WRITTEN REQUEST:
Extract the first line through the line containing "ORIGIN = Vector((20.20, -4.4, 0.0))" from the listing below, exactly as written.

SOURCE DATA:
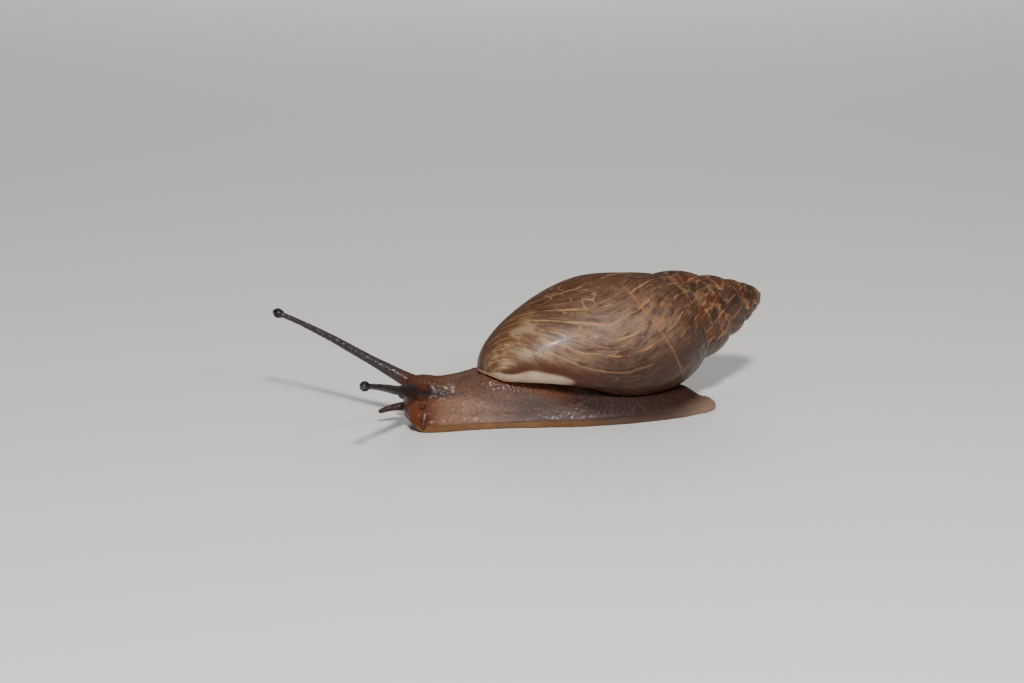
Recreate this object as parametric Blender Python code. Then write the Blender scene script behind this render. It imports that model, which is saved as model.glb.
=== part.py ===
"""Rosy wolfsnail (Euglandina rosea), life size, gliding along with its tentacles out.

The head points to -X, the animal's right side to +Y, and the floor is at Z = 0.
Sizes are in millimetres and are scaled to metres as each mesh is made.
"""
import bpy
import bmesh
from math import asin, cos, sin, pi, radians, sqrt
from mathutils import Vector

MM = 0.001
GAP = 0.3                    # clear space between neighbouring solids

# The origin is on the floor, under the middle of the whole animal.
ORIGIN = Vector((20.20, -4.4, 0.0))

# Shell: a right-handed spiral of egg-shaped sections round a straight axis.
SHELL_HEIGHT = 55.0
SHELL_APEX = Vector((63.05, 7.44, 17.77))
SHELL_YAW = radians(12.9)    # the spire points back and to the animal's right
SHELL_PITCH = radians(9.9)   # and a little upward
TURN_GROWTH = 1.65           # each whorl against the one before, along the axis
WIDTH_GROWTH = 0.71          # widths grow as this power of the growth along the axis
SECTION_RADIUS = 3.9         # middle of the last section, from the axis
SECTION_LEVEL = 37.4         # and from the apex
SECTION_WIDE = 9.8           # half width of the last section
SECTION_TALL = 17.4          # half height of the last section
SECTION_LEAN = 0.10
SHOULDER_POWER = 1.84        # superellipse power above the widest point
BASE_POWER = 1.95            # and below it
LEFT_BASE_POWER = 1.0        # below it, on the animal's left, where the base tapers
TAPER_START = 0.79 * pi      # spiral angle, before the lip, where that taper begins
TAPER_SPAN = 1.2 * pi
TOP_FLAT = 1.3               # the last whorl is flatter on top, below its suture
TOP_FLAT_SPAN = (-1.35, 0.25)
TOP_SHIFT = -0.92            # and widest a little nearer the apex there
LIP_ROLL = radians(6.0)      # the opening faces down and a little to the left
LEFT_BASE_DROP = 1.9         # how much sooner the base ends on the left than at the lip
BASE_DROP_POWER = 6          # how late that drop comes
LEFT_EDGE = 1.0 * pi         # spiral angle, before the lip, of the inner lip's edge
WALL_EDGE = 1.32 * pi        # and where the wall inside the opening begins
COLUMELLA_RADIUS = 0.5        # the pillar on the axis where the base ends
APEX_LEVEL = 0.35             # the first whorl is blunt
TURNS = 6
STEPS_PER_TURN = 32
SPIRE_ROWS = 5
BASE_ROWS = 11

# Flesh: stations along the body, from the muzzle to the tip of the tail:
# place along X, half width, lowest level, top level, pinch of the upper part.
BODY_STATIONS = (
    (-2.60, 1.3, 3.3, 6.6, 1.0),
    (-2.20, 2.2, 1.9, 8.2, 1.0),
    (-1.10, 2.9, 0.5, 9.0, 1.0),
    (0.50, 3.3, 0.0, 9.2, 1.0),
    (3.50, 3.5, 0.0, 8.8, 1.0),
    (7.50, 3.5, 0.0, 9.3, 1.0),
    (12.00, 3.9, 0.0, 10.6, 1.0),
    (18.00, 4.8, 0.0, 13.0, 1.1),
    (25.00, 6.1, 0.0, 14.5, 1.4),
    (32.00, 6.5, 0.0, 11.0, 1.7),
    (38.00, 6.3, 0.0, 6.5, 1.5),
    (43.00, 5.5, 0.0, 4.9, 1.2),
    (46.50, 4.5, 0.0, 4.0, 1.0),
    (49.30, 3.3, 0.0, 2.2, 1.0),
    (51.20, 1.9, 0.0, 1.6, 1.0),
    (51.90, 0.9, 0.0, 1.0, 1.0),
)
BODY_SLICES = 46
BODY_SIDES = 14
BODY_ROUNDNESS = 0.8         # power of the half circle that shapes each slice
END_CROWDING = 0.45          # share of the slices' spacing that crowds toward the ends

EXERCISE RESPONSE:
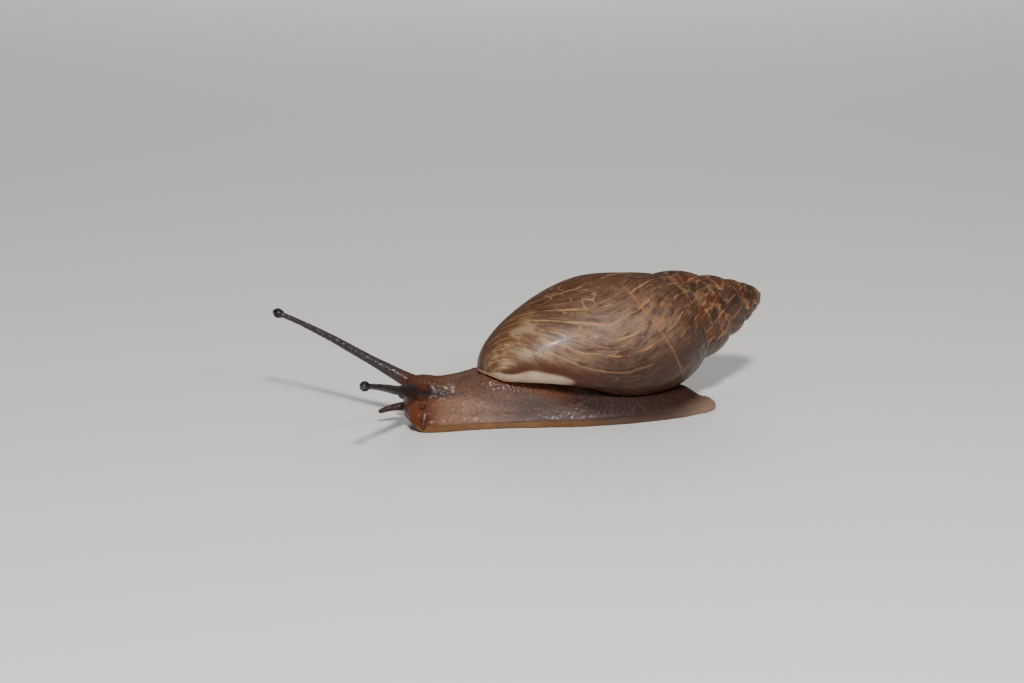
Recreate this object as parametric Blender Python code. Then write the Blender scene script behind this render. It imports that model, which is saved as model.glb.
=== part.py ===
"""Rosy wolfsnail (Euglandina rosea), life size, gliding along with its tentacles out.

The head points to -X, the animal's right side to +Y, and the floor is at Z = 0.
Sizes are in millimetres and are scaled to metres as each mesh is made.
"""
import bpy
import bmesh
from math import asin, cos, sin, pi, radians, sqrt
from mathutils import Vector

MM = 0.001
GAP = 0.3                    # clear space between neighbouring solids

# The origin is on the floor, under the middle of the whole animal.
ORIGIN = Vector((20.20, -4.4, 0.0))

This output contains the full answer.